[stella] Stella conditional breakpoint support RFC

Subject: [stella] Stella conditional breakpoint support RFC
From: "B. Watson" <atari@xxxxxxxxxxxxxx>
Date: Mon, 11 Jul 2005 19:52:47 -0400
Apologies in advance for dumping this on you, but I really need help...

(Unlike an Internet RFC, this really is a Request for Comments :)

I'm working on adding conditional breakpoints to Stella now.. I've got
a design decision to make, and want to get some input from the list
(since you guys are our users...)

To make conditionals work, I have to implement a full-blown expression
parser (with yacc and either flex or a faster hand-rolled lexer).

Benchmarking the partial parser I've got so far, it's *slow*.

To make arbitrary conditionals work, I've got to do one of two things:

1. Re-parse the conditional(s) before each 6502 instruction executes, or..

2. Write a compiler for the conditionals (a "bytecode" type of compiler,
not a native one, since Stella is meant to be portable), and a bytecode
interpreter (hopefully one that's faster than the lexer/parser is!),
and interpret the compiled conditional(s) before each 6502 instruction.

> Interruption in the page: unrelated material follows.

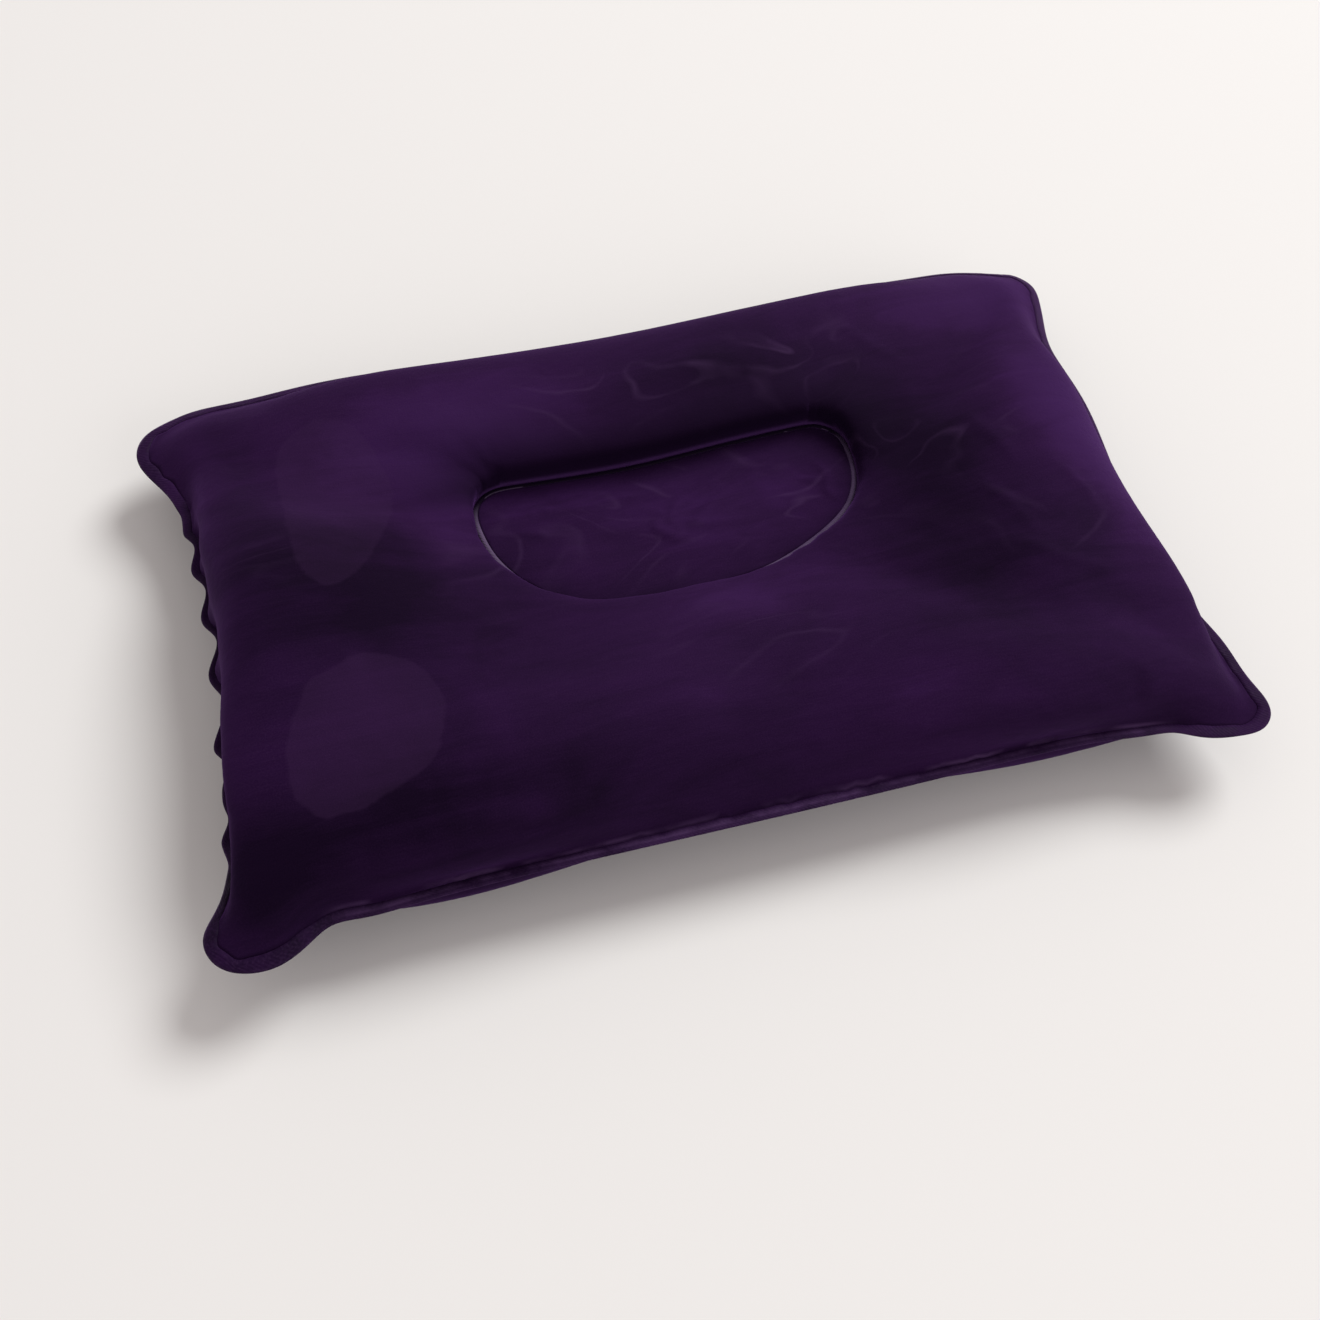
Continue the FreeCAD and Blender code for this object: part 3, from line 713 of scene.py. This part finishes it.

Either way is going to slow the emulator down horribly. My incomplete
parser uses yacc and a hand-rolled (faster than flex) lexer, and
I've benched it at approx. 400,000 evaluations per second (using
medium-complexity expressions, on my Athlon 2100+ XP). The typical 2600
game executes approx.  350,000 6502 instructions/sec. When just one
conditional breakpoint is set, that means we'd have to emulate 350,000
6502 instructions *and* evaluate 350,000 conditional expressions per
second. I'm pretty sure this means you'll be able to run the emulator
at full speed if you've got a fairly fast box (something like an Athlon
2100+ XP, oddly enough). If you want two or more conditional breaks,
the emulator's going to slow down to a crawl.

If I can manage an expression compiler and an executor that's an order
of magnitude faster, it'll be worth it... but I have a dirty secret:

I've never actually written a compiler before :)

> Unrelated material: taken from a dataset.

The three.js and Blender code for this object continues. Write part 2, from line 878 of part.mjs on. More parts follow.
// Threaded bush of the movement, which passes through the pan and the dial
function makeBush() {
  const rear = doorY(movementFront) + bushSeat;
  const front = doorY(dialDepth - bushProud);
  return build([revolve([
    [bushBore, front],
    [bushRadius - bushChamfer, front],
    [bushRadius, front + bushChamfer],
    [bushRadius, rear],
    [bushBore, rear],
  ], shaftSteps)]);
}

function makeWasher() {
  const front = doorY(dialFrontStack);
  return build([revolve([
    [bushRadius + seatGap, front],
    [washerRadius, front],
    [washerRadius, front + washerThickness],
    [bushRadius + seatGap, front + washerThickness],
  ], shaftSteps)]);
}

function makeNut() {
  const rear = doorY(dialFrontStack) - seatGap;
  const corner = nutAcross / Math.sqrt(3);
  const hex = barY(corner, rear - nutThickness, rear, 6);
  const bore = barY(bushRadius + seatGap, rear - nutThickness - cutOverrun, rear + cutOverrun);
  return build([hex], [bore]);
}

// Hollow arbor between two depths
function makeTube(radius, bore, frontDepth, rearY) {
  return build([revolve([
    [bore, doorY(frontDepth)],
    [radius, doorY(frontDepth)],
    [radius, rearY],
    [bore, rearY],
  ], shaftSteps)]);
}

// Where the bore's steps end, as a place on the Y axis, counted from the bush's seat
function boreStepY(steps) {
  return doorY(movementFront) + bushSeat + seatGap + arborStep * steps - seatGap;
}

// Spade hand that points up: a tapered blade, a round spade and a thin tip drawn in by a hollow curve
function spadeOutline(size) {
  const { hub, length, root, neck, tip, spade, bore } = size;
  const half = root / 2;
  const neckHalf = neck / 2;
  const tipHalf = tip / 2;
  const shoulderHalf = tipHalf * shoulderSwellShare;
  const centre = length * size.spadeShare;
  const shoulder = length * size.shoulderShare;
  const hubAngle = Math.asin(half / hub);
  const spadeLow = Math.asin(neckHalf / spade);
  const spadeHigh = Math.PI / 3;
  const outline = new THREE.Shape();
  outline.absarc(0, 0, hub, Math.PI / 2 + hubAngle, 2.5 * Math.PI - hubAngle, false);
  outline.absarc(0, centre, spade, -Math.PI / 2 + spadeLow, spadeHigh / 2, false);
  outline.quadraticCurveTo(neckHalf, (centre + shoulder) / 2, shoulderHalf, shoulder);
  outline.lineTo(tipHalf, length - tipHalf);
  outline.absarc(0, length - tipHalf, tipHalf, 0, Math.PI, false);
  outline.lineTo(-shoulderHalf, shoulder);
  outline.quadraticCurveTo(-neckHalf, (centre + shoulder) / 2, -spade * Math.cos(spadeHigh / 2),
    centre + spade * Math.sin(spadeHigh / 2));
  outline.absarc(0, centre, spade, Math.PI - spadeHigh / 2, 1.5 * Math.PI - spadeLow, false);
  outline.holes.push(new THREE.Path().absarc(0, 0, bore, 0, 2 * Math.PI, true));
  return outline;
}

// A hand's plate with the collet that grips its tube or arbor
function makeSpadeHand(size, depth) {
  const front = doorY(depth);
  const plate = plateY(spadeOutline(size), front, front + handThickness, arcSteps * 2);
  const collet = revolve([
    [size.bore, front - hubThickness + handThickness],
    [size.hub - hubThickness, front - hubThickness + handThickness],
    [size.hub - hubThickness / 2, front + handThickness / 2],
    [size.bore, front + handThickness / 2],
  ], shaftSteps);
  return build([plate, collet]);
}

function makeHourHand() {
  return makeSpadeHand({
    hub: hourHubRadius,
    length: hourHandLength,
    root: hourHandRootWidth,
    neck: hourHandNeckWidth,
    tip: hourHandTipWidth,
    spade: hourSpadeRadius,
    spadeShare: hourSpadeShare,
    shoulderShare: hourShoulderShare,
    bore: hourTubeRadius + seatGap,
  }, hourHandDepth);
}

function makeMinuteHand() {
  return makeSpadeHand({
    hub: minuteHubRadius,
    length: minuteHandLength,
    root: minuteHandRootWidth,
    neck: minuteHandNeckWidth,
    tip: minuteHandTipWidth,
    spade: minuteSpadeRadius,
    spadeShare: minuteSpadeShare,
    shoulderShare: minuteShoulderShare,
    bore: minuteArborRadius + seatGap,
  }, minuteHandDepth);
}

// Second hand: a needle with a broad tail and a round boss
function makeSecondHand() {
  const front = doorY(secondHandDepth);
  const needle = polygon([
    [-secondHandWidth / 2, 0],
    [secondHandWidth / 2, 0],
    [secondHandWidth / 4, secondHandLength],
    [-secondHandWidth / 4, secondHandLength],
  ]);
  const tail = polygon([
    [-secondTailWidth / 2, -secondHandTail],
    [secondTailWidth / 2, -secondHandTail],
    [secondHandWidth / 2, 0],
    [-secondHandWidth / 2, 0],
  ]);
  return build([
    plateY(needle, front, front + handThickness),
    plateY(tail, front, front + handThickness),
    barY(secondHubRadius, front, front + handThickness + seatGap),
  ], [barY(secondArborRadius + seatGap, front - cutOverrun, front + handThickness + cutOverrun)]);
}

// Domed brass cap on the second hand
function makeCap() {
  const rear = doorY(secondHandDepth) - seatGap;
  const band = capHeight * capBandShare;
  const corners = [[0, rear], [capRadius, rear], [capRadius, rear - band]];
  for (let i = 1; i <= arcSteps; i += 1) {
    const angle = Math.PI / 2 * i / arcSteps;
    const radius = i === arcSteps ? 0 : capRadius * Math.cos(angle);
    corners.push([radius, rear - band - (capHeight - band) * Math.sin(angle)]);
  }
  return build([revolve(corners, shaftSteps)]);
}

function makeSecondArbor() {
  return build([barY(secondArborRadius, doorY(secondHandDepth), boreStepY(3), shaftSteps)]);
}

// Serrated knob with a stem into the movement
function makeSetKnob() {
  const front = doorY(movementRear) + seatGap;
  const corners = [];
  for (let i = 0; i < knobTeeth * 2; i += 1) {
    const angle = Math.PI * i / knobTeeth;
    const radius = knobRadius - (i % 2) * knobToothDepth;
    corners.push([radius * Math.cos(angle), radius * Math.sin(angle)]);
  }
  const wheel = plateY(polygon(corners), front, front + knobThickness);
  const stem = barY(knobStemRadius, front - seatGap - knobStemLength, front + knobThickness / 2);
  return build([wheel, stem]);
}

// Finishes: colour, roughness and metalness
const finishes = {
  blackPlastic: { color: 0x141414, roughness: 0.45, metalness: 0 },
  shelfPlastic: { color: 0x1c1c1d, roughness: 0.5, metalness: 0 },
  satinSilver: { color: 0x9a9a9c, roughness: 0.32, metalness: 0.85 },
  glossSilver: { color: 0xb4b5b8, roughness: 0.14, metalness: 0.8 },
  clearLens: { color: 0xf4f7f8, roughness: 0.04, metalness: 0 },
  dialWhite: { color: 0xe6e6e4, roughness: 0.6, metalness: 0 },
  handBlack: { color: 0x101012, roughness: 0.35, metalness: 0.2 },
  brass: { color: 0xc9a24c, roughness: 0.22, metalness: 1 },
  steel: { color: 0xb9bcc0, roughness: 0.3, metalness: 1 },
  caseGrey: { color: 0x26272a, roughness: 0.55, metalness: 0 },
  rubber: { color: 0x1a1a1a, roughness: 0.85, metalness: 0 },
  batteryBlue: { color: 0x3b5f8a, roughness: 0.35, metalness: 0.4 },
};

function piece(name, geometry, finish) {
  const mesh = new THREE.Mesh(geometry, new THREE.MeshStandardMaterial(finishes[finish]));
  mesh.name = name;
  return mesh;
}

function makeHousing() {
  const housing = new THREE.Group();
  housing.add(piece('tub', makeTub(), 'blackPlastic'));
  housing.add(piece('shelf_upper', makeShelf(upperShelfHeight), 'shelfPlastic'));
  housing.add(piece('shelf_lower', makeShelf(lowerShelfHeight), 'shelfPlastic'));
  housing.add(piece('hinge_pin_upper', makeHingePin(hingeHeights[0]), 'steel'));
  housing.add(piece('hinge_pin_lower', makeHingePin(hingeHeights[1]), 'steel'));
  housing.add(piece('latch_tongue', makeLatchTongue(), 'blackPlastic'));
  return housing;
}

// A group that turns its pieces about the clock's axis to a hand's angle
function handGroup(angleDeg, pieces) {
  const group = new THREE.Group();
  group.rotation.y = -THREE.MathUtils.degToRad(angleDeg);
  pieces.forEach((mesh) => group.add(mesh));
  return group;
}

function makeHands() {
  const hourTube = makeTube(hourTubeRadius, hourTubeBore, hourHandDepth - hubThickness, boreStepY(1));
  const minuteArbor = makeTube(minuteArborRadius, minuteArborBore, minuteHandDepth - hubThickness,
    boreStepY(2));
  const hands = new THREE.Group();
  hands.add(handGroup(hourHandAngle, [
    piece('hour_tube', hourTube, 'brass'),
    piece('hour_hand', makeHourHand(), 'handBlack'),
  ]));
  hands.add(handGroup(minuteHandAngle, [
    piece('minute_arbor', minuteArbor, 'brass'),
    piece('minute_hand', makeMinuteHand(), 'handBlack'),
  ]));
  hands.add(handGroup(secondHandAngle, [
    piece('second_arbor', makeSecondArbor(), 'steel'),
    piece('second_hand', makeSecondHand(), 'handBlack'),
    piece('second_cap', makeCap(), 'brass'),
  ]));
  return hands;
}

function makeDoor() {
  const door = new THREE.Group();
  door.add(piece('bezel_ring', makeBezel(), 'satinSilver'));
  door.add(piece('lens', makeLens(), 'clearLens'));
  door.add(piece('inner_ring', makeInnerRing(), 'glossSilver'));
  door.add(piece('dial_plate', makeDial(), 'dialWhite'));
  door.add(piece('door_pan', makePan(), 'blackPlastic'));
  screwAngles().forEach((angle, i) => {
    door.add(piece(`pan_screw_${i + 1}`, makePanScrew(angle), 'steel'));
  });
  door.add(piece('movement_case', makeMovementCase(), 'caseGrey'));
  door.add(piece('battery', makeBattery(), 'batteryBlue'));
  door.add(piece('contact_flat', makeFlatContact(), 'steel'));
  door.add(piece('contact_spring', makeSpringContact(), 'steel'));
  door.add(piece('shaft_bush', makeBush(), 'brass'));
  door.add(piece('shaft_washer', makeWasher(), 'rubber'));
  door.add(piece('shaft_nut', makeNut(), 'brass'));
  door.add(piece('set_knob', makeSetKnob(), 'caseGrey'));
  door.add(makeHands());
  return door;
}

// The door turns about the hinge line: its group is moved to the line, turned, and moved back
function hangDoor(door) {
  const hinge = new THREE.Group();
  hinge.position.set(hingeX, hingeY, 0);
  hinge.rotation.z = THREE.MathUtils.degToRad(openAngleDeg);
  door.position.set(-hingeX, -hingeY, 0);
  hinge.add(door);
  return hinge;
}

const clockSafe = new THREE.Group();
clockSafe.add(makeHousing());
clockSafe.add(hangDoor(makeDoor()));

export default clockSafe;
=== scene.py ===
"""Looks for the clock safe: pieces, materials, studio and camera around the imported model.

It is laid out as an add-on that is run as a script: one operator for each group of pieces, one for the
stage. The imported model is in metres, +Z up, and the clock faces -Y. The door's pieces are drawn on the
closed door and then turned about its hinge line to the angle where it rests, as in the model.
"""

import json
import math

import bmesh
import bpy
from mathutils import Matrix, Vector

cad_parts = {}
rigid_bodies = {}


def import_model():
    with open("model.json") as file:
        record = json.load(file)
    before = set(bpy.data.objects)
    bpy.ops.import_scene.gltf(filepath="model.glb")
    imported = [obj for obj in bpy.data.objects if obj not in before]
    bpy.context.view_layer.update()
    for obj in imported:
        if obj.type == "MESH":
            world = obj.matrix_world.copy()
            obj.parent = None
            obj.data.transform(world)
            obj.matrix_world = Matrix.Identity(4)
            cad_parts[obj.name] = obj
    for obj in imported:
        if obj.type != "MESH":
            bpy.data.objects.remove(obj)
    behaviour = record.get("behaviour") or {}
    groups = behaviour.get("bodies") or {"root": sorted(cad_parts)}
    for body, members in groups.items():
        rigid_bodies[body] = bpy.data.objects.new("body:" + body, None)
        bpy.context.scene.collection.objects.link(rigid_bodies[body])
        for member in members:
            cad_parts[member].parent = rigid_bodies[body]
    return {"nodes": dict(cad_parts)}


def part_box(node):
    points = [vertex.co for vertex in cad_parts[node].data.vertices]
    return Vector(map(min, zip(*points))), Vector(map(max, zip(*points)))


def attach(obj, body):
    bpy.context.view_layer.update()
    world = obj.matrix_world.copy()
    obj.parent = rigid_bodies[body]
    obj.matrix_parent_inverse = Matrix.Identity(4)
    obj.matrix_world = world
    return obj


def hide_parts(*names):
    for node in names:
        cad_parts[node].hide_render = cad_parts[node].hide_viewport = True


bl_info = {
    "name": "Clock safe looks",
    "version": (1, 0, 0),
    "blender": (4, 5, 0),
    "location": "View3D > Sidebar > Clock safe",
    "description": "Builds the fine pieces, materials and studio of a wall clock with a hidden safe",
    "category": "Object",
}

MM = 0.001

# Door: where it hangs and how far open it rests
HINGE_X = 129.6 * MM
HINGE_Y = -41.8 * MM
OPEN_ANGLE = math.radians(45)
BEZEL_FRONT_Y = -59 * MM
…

I have some good books on compiler theory (including the "dragon" book)
and I've done lots of "mini-language" stuff in perl (config file parsers,
CLI programs). And I *want* to learn to write a compiler... I'm sure I
could eventually write a lovely expression compiler, but I'm not so sure
the end result would run any faster than the current interpreted version,
unless I spend a year or two gaining experience at practical application
of the theory I only hazily understand...

However, there's an alternative.

What we've been talking about are arbitrary conditions: break if
accumulator = $FF and carry set and location $f0 contains a number
between $0f and $1f, for instance:

break if a==$ff && c && (*$f0 >= $0f || *$f0 <= $0f)

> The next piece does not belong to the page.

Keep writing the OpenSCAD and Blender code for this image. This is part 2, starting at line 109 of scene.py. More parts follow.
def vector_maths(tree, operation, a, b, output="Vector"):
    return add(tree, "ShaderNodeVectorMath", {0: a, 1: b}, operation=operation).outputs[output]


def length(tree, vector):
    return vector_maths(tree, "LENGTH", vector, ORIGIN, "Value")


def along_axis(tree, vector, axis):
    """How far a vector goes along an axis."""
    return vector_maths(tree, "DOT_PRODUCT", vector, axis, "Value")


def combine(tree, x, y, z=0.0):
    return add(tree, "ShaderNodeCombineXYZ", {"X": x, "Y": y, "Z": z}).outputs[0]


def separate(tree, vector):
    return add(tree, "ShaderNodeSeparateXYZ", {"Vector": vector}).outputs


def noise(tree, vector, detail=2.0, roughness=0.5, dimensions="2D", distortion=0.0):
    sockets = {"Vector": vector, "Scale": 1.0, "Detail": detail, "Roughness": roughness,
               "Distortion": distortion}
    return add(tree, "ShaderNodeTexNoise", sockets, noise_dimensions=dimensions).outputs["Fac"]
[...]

(yes, it's a very C-like syntax...)

Currently, Stella has a decently fast implementation of simple breakpoints
(it's O(1) in fact).  It barely adds any overhead at all to the 6502
emulation, even though it has to check for a breakpoint before every
instruction and a trap after every instruction (though if none are set,
it doesn't have to check for any).

What if I add conditional support to the existing breakpoints (and traps)?

You'd still set a breakpoint on a program address, or a trap on access to
an address... but you could also add a condition that must be met:

break myLabel if a==$ff && c && (*$f0 >= $0f || *$f0 <= $0f)

(this does the same thing as:

break if pc==myLabel && a==$ff && c && (*$f0 >= $0f || *$f0 <= $0f)

...which is a much more restricted condition).

If I do it this way, the 6502 emulation won't slow down much at all:
the existing, fast code could check for breakpoints/traps as it does
now, and only evaluate the condition (if there is one) once it's hit an
address where there actually is a break/trap. I wouldn't have to write
a compiler, and you'd have at least some form of conditional breaks in
weeks instead of sometime next year...

Actually, the first "break if" example could be rewritten as a "trap if":

trap $f0 if a==$ff && c && (*$f0 >= $0f || *$f0 <= $0f)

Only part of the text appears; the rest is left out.